“Revolusi kita masih terus berjalan, dan bukan saja berjalan, tetapi harus bertumbuh, dalam arti pengluasan, bertumbuh dalam arti pemekaran konsepsi-konsepsi, sesuai dengan tuntutan zaman, sesuai dengan tuntutan Amanat Penderitaan Rakyat….” (Soekarno, 17/08/1964).
JUDUL esai yang saya tulis setelah beberapa hari menghirup udara awal 2024 ini terinspirasi oleh pidato Bung Karno pada 17 Agustus 1964. Pidato peringatan Hari Kemerdekaan RI ke-19 itu berjudul “Tahun Vivere Pericoloso”. Populer pula disebut “Tavip”, singkatan judul tersebut.
Saya kutip pula pernyataan di pidato tersebut untuk membuka esai ini.
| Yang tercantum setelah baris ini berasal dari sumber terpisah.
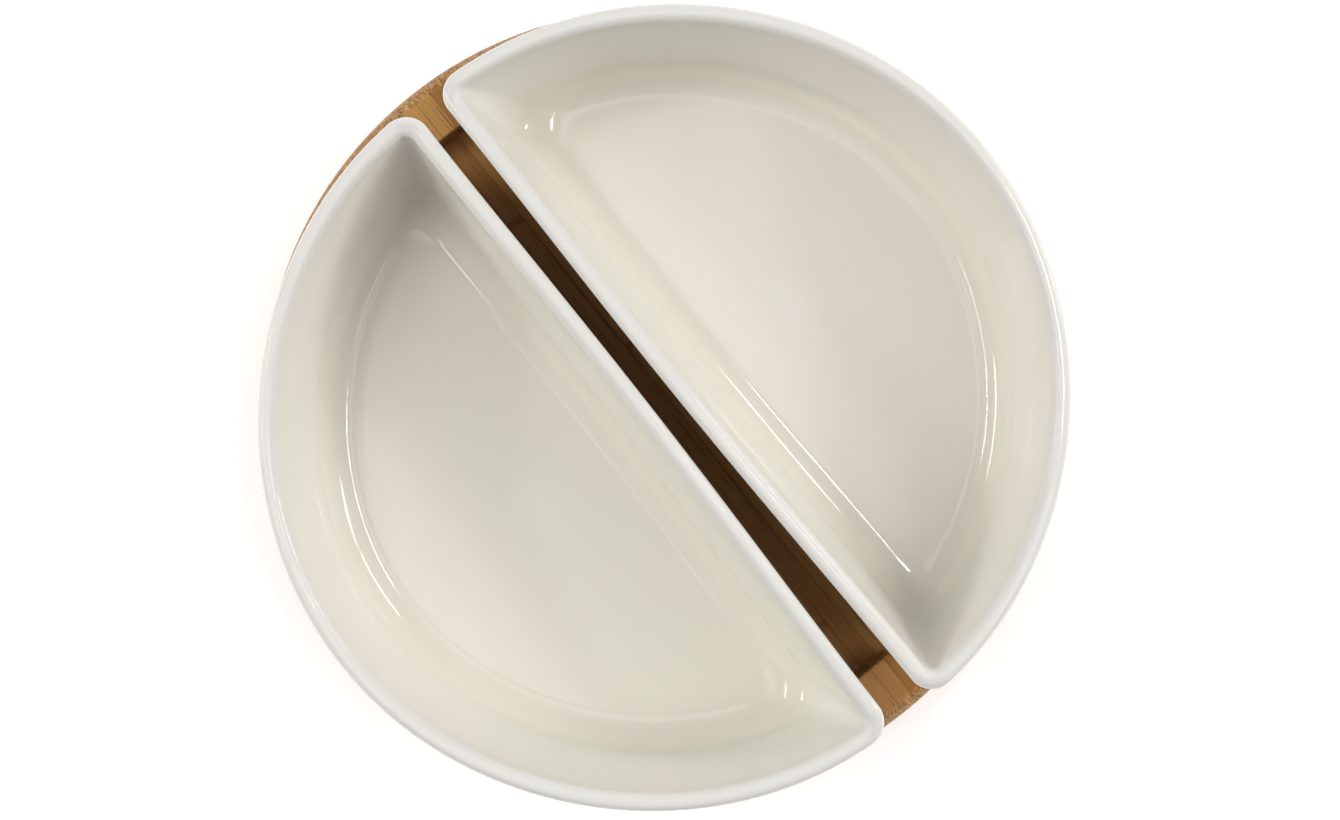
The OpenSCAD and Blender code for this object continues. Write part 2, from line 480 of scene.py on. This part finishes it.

Saya hendak menarik benang merahnya, sekaligus merefleksikannya untuk membaca 2024.
Frasa “vivere pericoloso” (bahasa Italia) dapat diartikan ‘hidup penuh bahaya’ atau ‘hidup menyerempet bahaya’. Frasa tersebut digunakan oleh Bung Karno untuk menjelaskan suatu proses pada tahapan tertentu yang dilalui oleh negara Indonesia.
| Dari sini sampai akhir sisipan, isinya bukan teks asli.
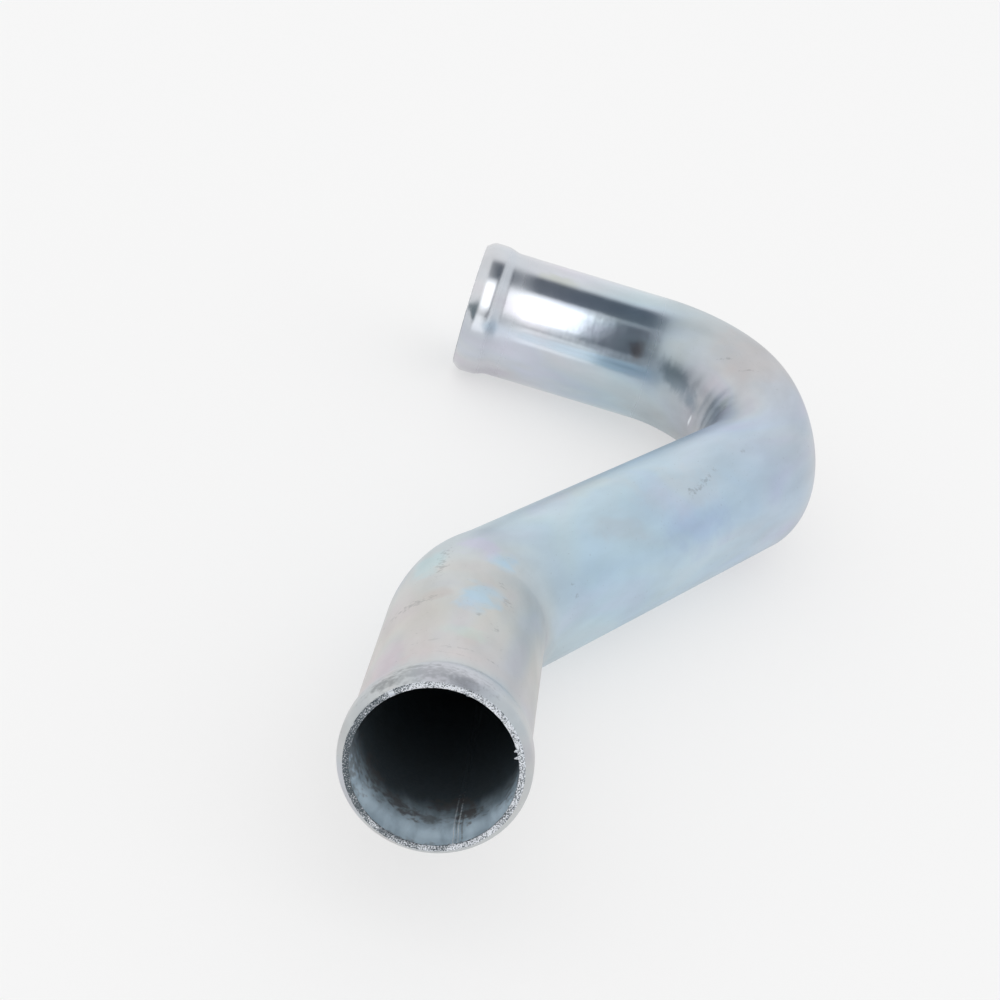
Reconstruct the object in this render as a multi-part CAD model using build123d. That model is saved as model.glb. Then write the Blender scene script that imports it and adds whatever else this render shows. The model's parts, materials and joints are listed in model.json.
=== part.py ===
from build123d import *
import os
from math import cos, pi, radians, sin, tan

import numpy as np

# Bent hose pipe: one length of welded steel tube, bent twice the opposite way,
# with a rolled hose bead at each mouth. Millimetres, +Z up. The pipe lies as it
# comes to rest on a floor at Z 0. The mouth of its near leg faces -X, and the origin
# is under the middle of its bounding box.

# Tube stock
tube_od = 60.0
wall = 1.6

# Run of the centre line, from the near mouth to the far one
near_leg = 120.0
first_bend_angle = 36.0
middle_leg = 168.0
second_bend_angle = 122.5
far_leg = 91.0
bend_radius = 60.0
plane_turn_angle = -154.5  # plane of the second bend from that of the first, about the middle leg

# What bending does to the round section, at the middle of each bend
first_spread = 1.5  # wider, each side
second_spread = 2.5
first_heel_drop = 0.6  # outside of the bend pressed flat
second_heel_drop = 15.0
second_throat_drop = 0.8  # inside of the bend
squash_power = 1.3  # how gently the flattening starts and ends
section_step_angle = 16.0  # between sections along a bend, at most

# Hose bead rolled into each mouth, lengths from the cut edge
crest_start = 4.5
crest_end = 10.0
bead_length = 17.0
crest_rise = 1.7
lip_drop = 1.0  # cut edge drawn in below the tube's radius
lip_angle = 42.0  # off the axis, where the lip leaves the cut edge
lip_land = 1.2  # straight bore inside the cut edge

# Search for the way it rests
skin_tolerance = 0.05
widest_tilt = 10.0  # degrees
finest_tilt = 0.0001
tries_round = 48

radius = tube_od / 2


# Sections across the tube

def squashed_disc(heel, throat, side):
    """Disc with the heel of the bend on -X, its throat on +X and its sides on Y."""
    inner_half = EllipticalCenterArc((0, 0), throat, side, -90, arc_size=180)
    outer_half = EllipticalCenterArc((0, 0), heel, side, 90, arc_size=180)
    return make_face(Curve() + [inner_half, outer_half])


# Straight legs

def plain_leg(length):
    """Round tube from the origin up Z."""
    outside = Cylinder(radius, length, align=(Align.CENTER, Align.CENTER, Align.MIN))
    bore = Cylinder(radius - wall, length, align=(Align.CENTER, Align.CENTER, Align.MIN))
    return outside - bore


def beaded_leg(length):
    """Leg with its cut mouth at the origin and its plain end up Z."""
    bore = radius - wall
    crest = radius + crest_rise
    flare = (tan(radians(lip_angle)), 1)
    lip = Spline((radius - lip_drop, 0), (crest, crest_start), tangents=[flare, (0, 1)])
    land = Line((crest, crest_start), (crest, crest_end))
    ramp = Spline((crest, crest_end), (radius, bead_length), tangents=[(0, 1), (0, 1)])
    inside = Polyline(
        (radius, bead_length),
        (radius, length),
        (bore, length),
        (bore, bead_length),
        (crest - wall, crest_end),
        (crest - wall, crest_start),
        (bore - lip_drop, lip_land),
        (bore - lip_drop, 0),
        (radius - lip_drop, 0),
    )
    outline = Curve() + [lip, land, ramp, inside]
    return revolve(Plane.XZ * make_face(outline), Axis.Z)


# Bends

def along_bend(angle):
    """Place on the centre line after some degrees of bend towards +X."""
    reach = bend_radius * (1 - cos(radians(angle)))
    rise = bend_radius * sin(radians(angle))
    return Location((reach, 0, rise), (0, angle, 0))


def bend_skin(angle, skin, heel_drop, throat_drop, spread):
    """Solid bend whose skin is round at both ends and squashed in between."""
    count = int(angle / section_step_angle) + 2
    sections = []
    for k in range(count + 1):
        share = k / count
        squash = sin(pi * share) ** squash_power if 0 < k < count else 0
        face = squashed_disc(skin - heel_drop * squash, skin - throat_drop * squash, skin + spread * squash)
        sections.append(along_bend(angle * share) * face)
    return loft(sections)


def tube_bend(angle, heel_drop, throat_drop, spread):
    outside = bend_skin(angle, radius, heel_drop, throat_drop, spread)
    bore = bend_skin(angle, radius - wall, heel_drop, throat_drop, spread)
    return outside - bore


# The whole pipe, from its near mouth

def pipe():
    """Pipe with its near mouth at the origin, and the place of its middle leg."""
    first_start = Pos(0, 0, near_leg)
    middle_start = first_start * along_bend(first_bend_angle) * Rot(0, 0, plane_turn_angle)
    second_start = middle_start * Pos(0, 0, middle_leg)
    far_mouth = second_start * along_bend(second_bend_angle) * Pos(0, 0, far_leg) * Rot(180, 0, 0)
    body = beaded_leg(near_leg)
    body += first_start * tube_bend(first_bend_angle, first_heel_drop, 0, first_spread)
    body += middle_start * plain_leg(middle_leg)
    body += second_start * tube_bend(second_bend_angle, second_heel_drop, second_throat_drop, second_spread)
    body += far_mouth * beaded_leg(far_leg)
    return body, middle_start, far_mouth


# Rest on the floor

def lowest_side(body, guess):
    """Direction that points down when the body rests: its centre of mass then lies lowest."""
    centre = body.center(CenterOf.MASS)
    vertices, _ = body.tessellate(skin_tolerance)
    skin = np.array([tuple(v - centre) for v in vertices])
    down = np.array(tuple(guess))
    height = (skin @ down).max()
    turns = np.linspace(0, 2 * pi, tries_round, endpoint=False)[:, None]
    tilt = widest_tilt
    while tilt > finest_tilt:
        across = np.cross(down, np.roll(down, 1))
        across /= np.linalg.norm(across)
        along = np.cross(down, across)
        tries = down + tan(radians(tilt)) * (np.cos(turns) * across + np.sin(turns) * along)
        tries /= np.linalg.norm(tries, axis=1)[:, None]
        heights = (tries @ skin.T).max(axis=1)
        if heights.min() < height:
            height = heights.min()
            down = tries[heights.argmin()]
        else:
            tilt /= 2
    return Vector(*down)


def on_the_floor(body, middle_start):
    """Place that lays the body on Z 0, with the mouth of its near leg facing -X."""
    near_way = Vector(0, 0, 1)
    down = lowest_side(body, -Plane(middle_start).y_dir)
    seat = Plane(origin=(0, 0, 0), x_dir=near_way - down * near_way.dot(down), z_dir=-down)
    turned = seat.location.inverse()
    box = (turned * body).bounding_box()
    middle = box.center()
    return Pos(-middle.X, -middle.Y, -box.min.Z) * turned


body, middle_start, far_mouth = pipe()
rest = on_the_floor(body, middle_start)
bent_tube = rest * body
bent_tube.label = "bent_tube"

os.makedirs("parts", exist_ok=True)
export_step(bent_tube, "parts/bent_tube.step")

for name, place in (("near mouth", rest), ("far mouth", rest * far_mouth)):
    outwards = -Plane(place).z_dir
    print(name, place.position, "outwards", outwards)
print("middle leg from", (rest * middle_start).position, "along", Plane(rest * middle_start).z_dir)
print("volume", bent_tube.volume, "box", bent_tube.bounding_box())
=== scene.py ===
import json
import math

import bpy
import numpy as np
from mathutils import Matrix, Vector


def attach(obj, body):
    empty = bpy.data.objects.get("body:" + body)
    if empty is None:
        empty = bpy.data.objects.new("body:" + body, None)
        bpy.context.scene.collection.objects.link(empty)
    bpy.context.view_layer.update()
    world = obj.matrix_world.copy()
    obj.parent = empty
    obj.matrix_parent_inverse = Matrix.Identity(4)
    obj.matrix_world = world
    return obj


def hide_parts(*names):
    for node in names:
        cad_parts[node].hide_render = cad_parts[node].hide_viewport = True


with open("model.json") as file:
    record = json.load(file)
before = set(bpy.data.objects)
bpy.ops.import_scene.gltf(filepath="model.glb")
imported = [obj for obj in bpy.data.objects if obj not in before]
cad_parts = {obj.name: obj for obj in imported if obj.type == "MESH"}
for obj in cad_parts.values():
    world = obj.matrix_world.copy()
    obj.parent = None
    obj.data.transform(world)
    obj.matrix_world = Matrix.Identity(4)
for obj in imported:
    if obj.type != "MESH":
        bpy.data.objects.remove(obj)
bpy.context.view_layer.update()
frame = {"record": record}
mm = 0.001

# The pipe's run: straight near leg, first bend, middle leg, second bend, far leg.
pipeRun = {
    "radius": 30 * mm,
    "wall": 1.6 * mm,
    "nearLeg": 120 * mm,
    "firstAngle": math.radians(36),
    "middleLeg": 168 * mm,
    "secondAngle": math.radians(122.5),
    "farLeg": 91 * mm,
    "bendRadius": 60 * mm,
    "ringPoints": 144,
    "legStep": 4 * mm,
    "bendStep": math.radians(2),
    "smoothBelow": math.radians(40),
}
# Pressed bends: how far heel and throat come in and the sides go out, at the middle of the bend.
firstPress = {"heel": 0.6 * mm, "throat": 0, "side": 1.5 * mm, "fold": 0, "folds": 0}
secondPress = {"heel": 15 * mm, "throat": 0.8 * mm, "side": 2.5 * mm,
               "fold": 0.13 * mm, "folds": 11}  # low folds across the throat
pressing = {
    "power": 1.3,  # how gently the flattening starts and ends
    "ringReach": 1.2,  # a ring's points lie within so many radii of its middle
    "secondWave": (0.6, 0.57),  # share and beat of a second wave in the folds
}
# How near a point has to be to count as on a plane, a ring or an edge.
tolerance = {"cut": 0.001 * mm, "plane": 0.01 * mm, "ring": 0.02 * mm, "edge": 0.05 * mm}


def pointsOf(piece):
    found = np.empty(len(piece.data.vertices) * 3)
    piece.data.vertices.foreach_get("co", found)
    return found.reshape(-1, 3)


def editOn(piece):
    bpy.ops.object.select_all(action="DESELECT")
    bpy.context.view_layer.objects.active = piece
    piece.select_set(True)
    bpy.ops.object.mode_set(mode="EDIT")


def pickPoints(piece, mask):  # in edit mode: leaves just these points selected
    bpy.ops.mesh.select_all(action="DESELECT")
    bpy.ops.mesh.select_mode(type="VERT")
    bpy.ops.object.mode_set(mode="OBJECT")
    piece.data.vertices.foreach_set("select", mask)
    bpy.ops.object.mode_set(mode="EDIT")


# Where the run goes, from the mouths that the record states.

def mouthOf(mountName):
    mount = next(m for m in frame["record"]["mounts"] if m["name"] == mountName)
    outwards = Vector(mount["axis"]).normalized()
    return Vector(mount["pos_m"]) + outwards * mount["dims"]["length_mm"] * mm / 2, outwards


def bendAt(wayIn, wayOut, start, angle, press):
    inner = (wayOut - wayIn * wayIn.dot(wayOut)).normalized()
    return {"start": start, "centre": start + inner * pipeRun["bendRadius"], "inner": inner,
            "way": wayIn, "side": wayIn.cross(inner), "angle": angle, "press": press,
            "steps": round(angle / pipeRun["bendStep"])}


nearMouth, nearOut = mouthOf("near_mouth_bore")
farMouth, farOut = mouthOf("far_mouth_bore")
nearWay, farWay = -nearOut, farOut
firstReach = pipeRun["bendRadius"] * math.tan(pipeRun["firstAngle"] / 2)
secondReach = pipeRun["bendRadius"] * math.tan(pipeRun["secondAngle"] / 2)
firstCorner = nearMouth + nearWay * (pipeRun["nearLeg"] + firstReach)
secondCorner = farMouth - farWay * (pipeRun["farLeg"] + secondReach)
middleWay = (secondCorner - firstCorner).normalized()
firstBend = bendAt(nearWay, middleWay, firstCorner - nearWay * firstReach, pipeRun["firstAngle"],
                   firstPress)
secondBend = bendAt(middleWay, farWay, secondCorner - middleWay * secondReach, pipeRun["secondAngle"],
                    secondPress)
middleStart = firstCorner + middleWay * firstReach
farStart = secondCorner + farWay * secondReach
print("run: middle leg", round((secondBend["start"] - middleStart).length / mm, 3), "mm")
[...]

Bung Karno menegaskan bahwa proklamasi kemerdekaan Indonesia bukanlah kejadian konstitusional, melainkan tindakan revolusioner. Mau tak mau, Indonesia akan melewati proses atau fase “dalam bahaya”.
Pasalnya, menurut Bung Karno, tak pernah suatu kelas melepaskan kedudukannya yang berlebih dengan sukarela. Bahaya atau ancaman, bisa datang dari segala penjuru. Bisa dari dalam sendiri-bangsa sendiri, pun dari luar-bangsa lain.
Melalui pidato tersebut, Bung Karno meyakinkan bahwa Revolusi Indonesia mestilah terus bergerak ke depan. Tak boleh berhenti, atau dianggap selesai.
Revolusi Indonesia bukan sekadar mengusir Pemerintah Belanda, melainkan berproses lebih jauh lagi menuju dunia baru tanpa eksploitasi manusia oleh manusia (exploitation de l'homme par l'homme) dan ekspoitasi bangsa oleh bangsa (exploitation de nation par nation).
Secara sistematis dan utuh pandangan tersebut dikemukakan Bung Karno pada sidang Badan Penyelidik Usaha-usaha Persiapan Kemerdekaan (BPUPK), 1 Juni 1945. Pandangan tersebut diberi nama Pancasila.
Namun, proses perwujudannya tentu saja tak akan mulus. Banyak rintangan, ancaman, yang membuat situasi dalam bahaya. Prosesnya akan pasang-naik dan pasang-surut. Kata Bung Karno, “Gelora samudera tidak berhenti, gelora samudera berjalan terus!"
Dan, sejarah Indonesia membuktikan. Pergulatan kepentingan dan kekuasaan sejak Indonesia merdeka membuahkan jatuh-bangun pemerintahan, bahkan pemberontakan bersenjata.
Dialektika antara idea politik dan realisme politik tak jarang berlangsung sengit, bahkan mengarah pada disintegrasi bangsa.
Secara normatif, konstruksi Indonesia memang telah ditetapkan oleh para pendiri bangsa. Penetapan itu melalui pergulatan intensif yang merefleksikan pengalaman dan pemahaman mendalam para pendiri bangsa tentang sejarah, apa yang sedang terjadi, dan apa yang diharapkan.
Maka, Indonesia ditetapkan bukan sebagai negara kekuasaan, bukan pula negara agama, melainkan negara hukum berdasarkan Pancasila.
Di atas dasar Pancasila itulah hukum disusun sebagai instrumen menjalankan kekuasaan. Melalui hukum yang berdasarkan Pancasila itulah Indonesia ditata, dibangun. Tentu saja prosesnya tak pernah berhenti. Maka, jelas dan tegas ke arah mana Indonesia harus berlayar.